Farrell had left the PGA Tour, but Eastern socialites sought him out for lessons, as did presidents Eisenhower, Kennedy, Nixon and Ford. Bing Crosby and Bob Hope were running mates. The Duke of Windsor was still a close friend. People not only respected his golf knowledge, they enjoyed his company.
"Dad gave lessons to kings, princesses, actresses," Farrell Jr. said. "Golf reduced everyone to one common interest. People came to see my father -- Babe Ruth, everyone -- because he was a humble man."
The Northwest son
Three years ago, Farrell Jr. moved west, his life in constant change. He was a Georgetown University alumnus, the only college grad in the family, who spent most of his professional life on Wall Street and playing golf, up to 300 rounds per year. He figured that cost him his first marriage.
He drifted from the securities industry to selling shirts to driving a limo. Behind the wheel, he used to stop in at a Manhattan donut shop at 2 a.m. and talk to the Ukrainian woman behind the counter. He married her. They took a trip to see the Space Needle and never left the area.
Along the way, he found religion and quit playing golf. Left his clubs at the curb one day. Hasn't played a round since.
Family members don't understand this, Johnny living so far away and denying himself the family pleasure.
"He's given up golf and we haven't," said Cathy Rock, his youngest sister. "He's different than us."
Farrell Jr. says he hasn't turned his back on the game completely. He remains the president and founder of his National Putting Association, stressing what he considers the finer points of the sport to anyone who will listen. He has letterhead stationary and business cards, advice for everyone on this subject.
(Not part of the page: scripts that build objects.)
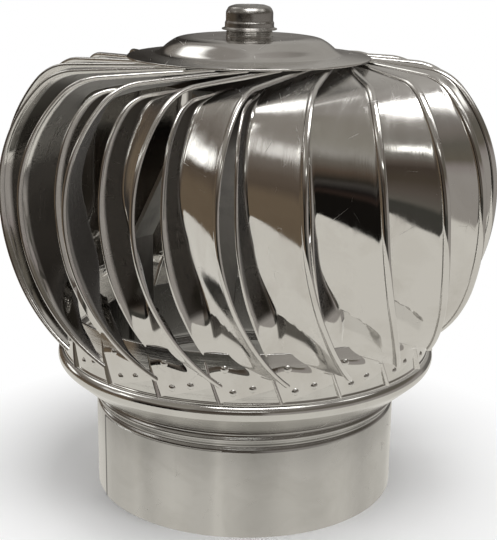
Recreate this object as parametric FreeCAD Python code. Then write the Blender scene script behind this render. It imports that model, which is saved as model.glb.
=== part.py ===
"""Wind-driven rotating chimney cap: a louvred steel turbine on a round spigot.

Units are millimetres. The origin is the centre of the spigot's bottom edge, and
+Z is the axis that the turbine turns about. An azimuth is measured from -Y, the
front, towards +X.
"""
import FreeCAD, Part
import math
import os
from collections import namedtuple

# Spigot: the round stub that the flue pipe joins, with a swaged stop bead.
SPIGOT_RADIUS = 100.0
SPIGOT_WALL = 0.8
SPIGOT_HEIGHT = 110.0
JOINT_LENGTH = 58.0            # plain length below the bead, where a pipe slides on
GROOVE_DEPTH = 1.4
BEAD_RISE = 1.3
BEAD_PITCH = 2.4               # height of each half of the swage
LAP_WIDTH = 14.0
LAP_AZIMUTH = -64.0

# Turbine skirt: the flared bowl that shields the gap round the spigot.
RUNNING_GAP = 2.0
SHEET = 1.0
SKIRT_LIP_RISE = 2.2           # lip above the swage bead
ROLL_RADIUS = 125.0
ROLL_HEIGHT = 90.0
ROLL_SIZE = 6.0
ROLL_LEAN = 2.0
SKIRT_TOP = 95.8

# Base cone: the steep ring that the vanes are clinched to.
CONE_FOOT_RADIUS = 121.2
CONE_FOOT_HEIGHT = 97.0
CONE_TOP_RADIUS = 118.7
CONE_TOP_HEIGHT = 128.0
CONE_FLANGE = 8.0
CONE_LIP = 3.0

# Vanes: folded louvre strips. The free edge runs round three bends and then straight in
# under the plate. Turns are in degrees up from the equator.
VANE_COUNT = 21
VANE_SHEET = 0.6
FRONT_VANE_AZIMUTH = -26.4
EQUATOR_RADIUS = 150.2         # square distance from the axis to the free edge's line
EQUATOR_HEIGHT = 205.0
LOWER_BEND = 120.0
UPPER_BEND = 92.0
UPPER_SWEEP = 44.0
SHOULDER_BEND = 34.9
SHOULDER_SWEEP = 43.0
TOP_TURN = UPPER_SWEEP + SHOULDER_SWEEP
TURN_STEP = 11.0               # greatest turn between two sections of the loft
BEAD_WIDTH = 5.0
BEAD_HEIGHT = 1.2
CORNER_HEIGHT = 110.5          # where the free edge is cut off square
Section = namedtuple("Section", "turn run edge valley_depth valley hem_depth hem")
VANE_SECTIONS = [
    # turn, straight run in, then how far sideways the free edge, the valley fold and the
    # hem lie, with the depth of the last two below the free edge
    Section(-60.0, 0.0, 82.0, 3.0, 42.0, 1.5, 37.0),
    Section(-45.0, 0.0, 75.0, 4.5, 37.0, 1.5, 32.0),
    Section(-30.0, 0.0, 67.0, 15.6, 35.7, 5.0, 25.5),
    Section(-20.0, 0.0, 61.5, 24.0, 29.0, 7.0, 22.3),
    Section(-5.0, 0.0, 56.0, 26.0, 22.6, 9.2, 18.8),
    Section(15.0, 0.0, 53.6, 22.0, 19.2, 7.0, 17.2),
    Section(UPPER_SWEEP, 0.0, 52.6, 20.5, 18.2, 5.8, 17.2),
    Section(TOP_TURN, 0.0, 53.0, 12.5, 20.0, 8.0, 18.2),
    Section(TOP_TURN, 70.0, 57.5, 9.5, 21.5, 8.6, 19.5),
]

# Tabs: the foot of each vane, a triangle on the cone with a standing rib at its steep side.
TAB_TURNS = (15.6, 19.4, 34.6)     # top, foot and point, from the azimuth that the vane faces
TAB_HEIGHTS = (131.0, 97.3, 107.0)
TAB_SHEET = 0.7
TAB_TUCK = 4.0                 # how far a tab runs up behind its strip
RIB_RISE = 3.0
RIB_WIDTH = 1.2
CLINCH_RADIUS = 2.6
CLINCH_RISE = 0.5
CLINCH_SIDES = 8
CLINCH_PLACES = ((20.9, 118.5), (23.2, 104.0), (28.6, 106.6))     # turn and height

# Top plate: a shallow cone with a pressed dome that carries the bearing housing.
PLATE_RADIUS = 77.0
PLATE_EDGE_HEIGHT = 283.6      # underside of the edge
PLATE_SHEET = 1.2
DOME_FOOT_RADIUS = 58.5
DOME_FOOT_RISE = 2.0
DOME_RADIUS = 42.0
DOME_HEIGHT = 295.6            # underside of the dome's flat
BAND_RADIUS = 65.5
BAND_HEIGHT = 15.0

# Bearings: two sealed ball bearings, 10 x 26 x 8.
AXLE_RADIUS = 5.0
BEARING_RADIUS = 13.0
BEARING_WIDTH = 8.0
RING_WALL = 2.2
RING_GAP = 0.3
BEARING_SPACING = 10.0

# Bearing housing and its drawn cap.
HOUSING_RADIUS = 14.7
HOUSING_FOOT = 268.0
HOUSING_TOP = 305.0
HOUSING_LIP = 2.0
HOUSING_FLANGE_RADIUS = 22.0
HOUSING_FLANGE = 2.6
CAP_SHEET = 0.8
CAP_FLANGE_RADIUS = 17.4
CAP_SKIRT = 4.0
CAP_HEIGHT = 316.2
CAP_ROUND = 4.0

# Fixed frame: three bent flat bars that carry the axle over the open flue.
LEG_COUNT = 3
LEG_AZIMUTH = -10.0
LEG_WIDTH = 20.0
LEG_THICKNESS = 3.0
LEG_FOOT = 74.0
LEG_KNEE = 150.0
LEG_TOP_RADIUS = 36.0
LEG_TOE = 16.0
HUB_RADIUS = 36.0
HUB_THICKNESS = 4.0
HUB_UNDERSIDE = 257.0
LEG_RIVET_HEIGHTS = (84.0, 99.0)
RIVET_RADIUS = 2.4
RIVET_HEAD_RADIUS = 4.0
RIVET_HEAD = 1.3
NUT_FLATS = 16.0
NUT_HEIGHT = 4.0

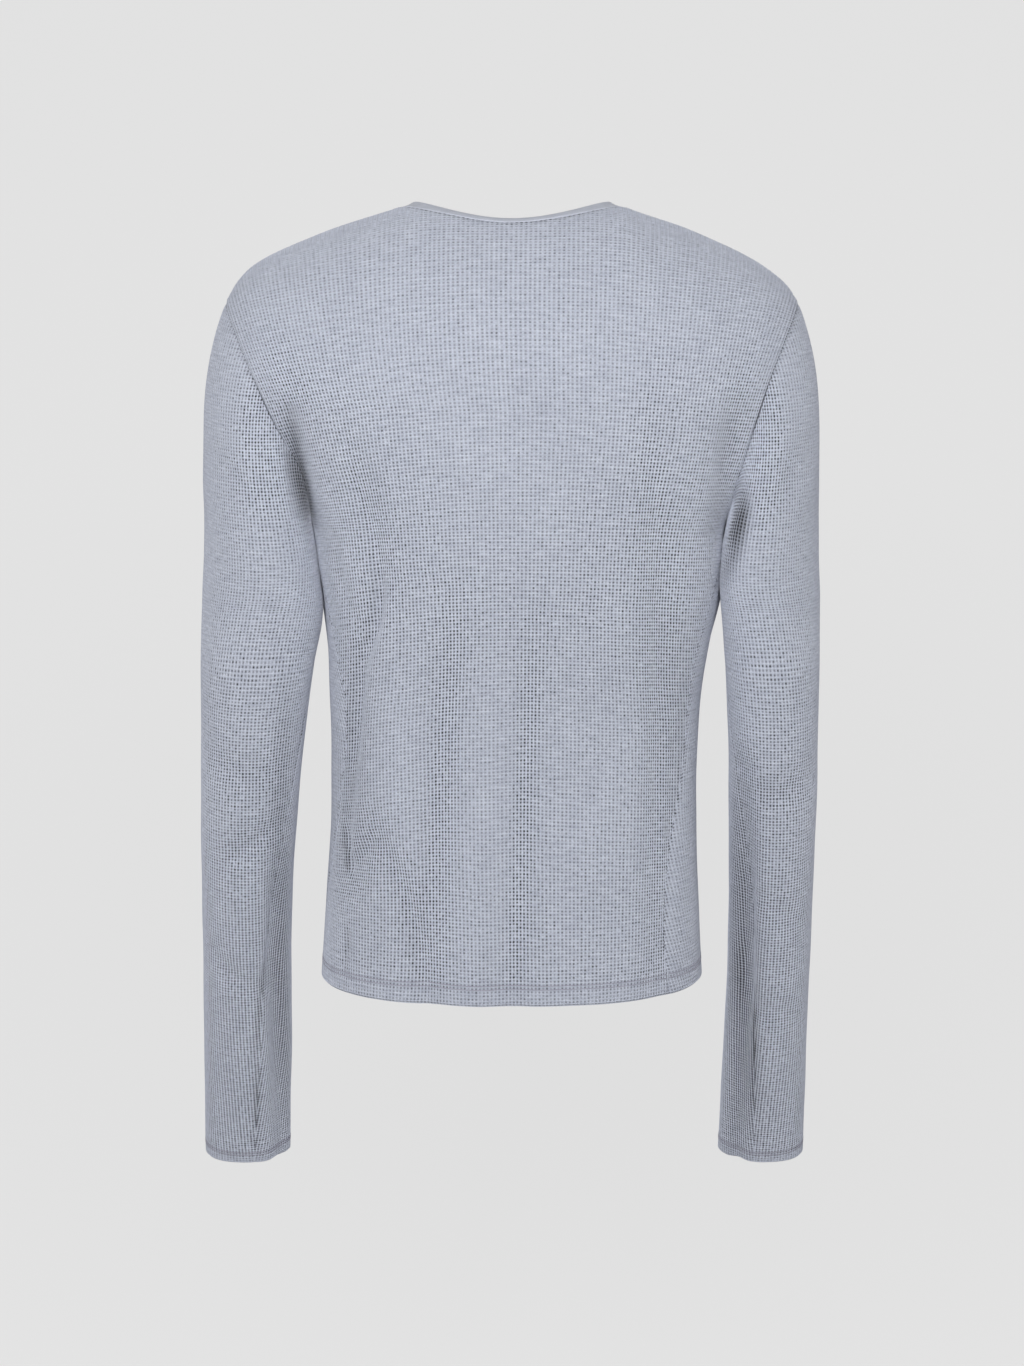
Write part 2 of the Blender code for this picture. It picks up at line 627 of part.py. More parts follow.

With the U.S. Open returning to Olympia Fields, his father has been in his thoughts a lot lately. He says he idolized his father too much. But he's proud of him, and pleased the spotlight is falling back on Johnny Farrell, if only so briefly.
He can picture the elder Farrell hanging in there against Jones, with a battalion of newsreel cameras whirring in the background, and sinking that final 8-foot putt.
"He always said it's how you finish that counts," Farrell Jr. says during the early morning quiet at Sea-Tac, a regular slow spell in which riders are sparse. "He finished life gracefully."
With that, it's time to climb back in the front seat, turn on the ignition and point the limo toward Seattle. He has half a shift to finish.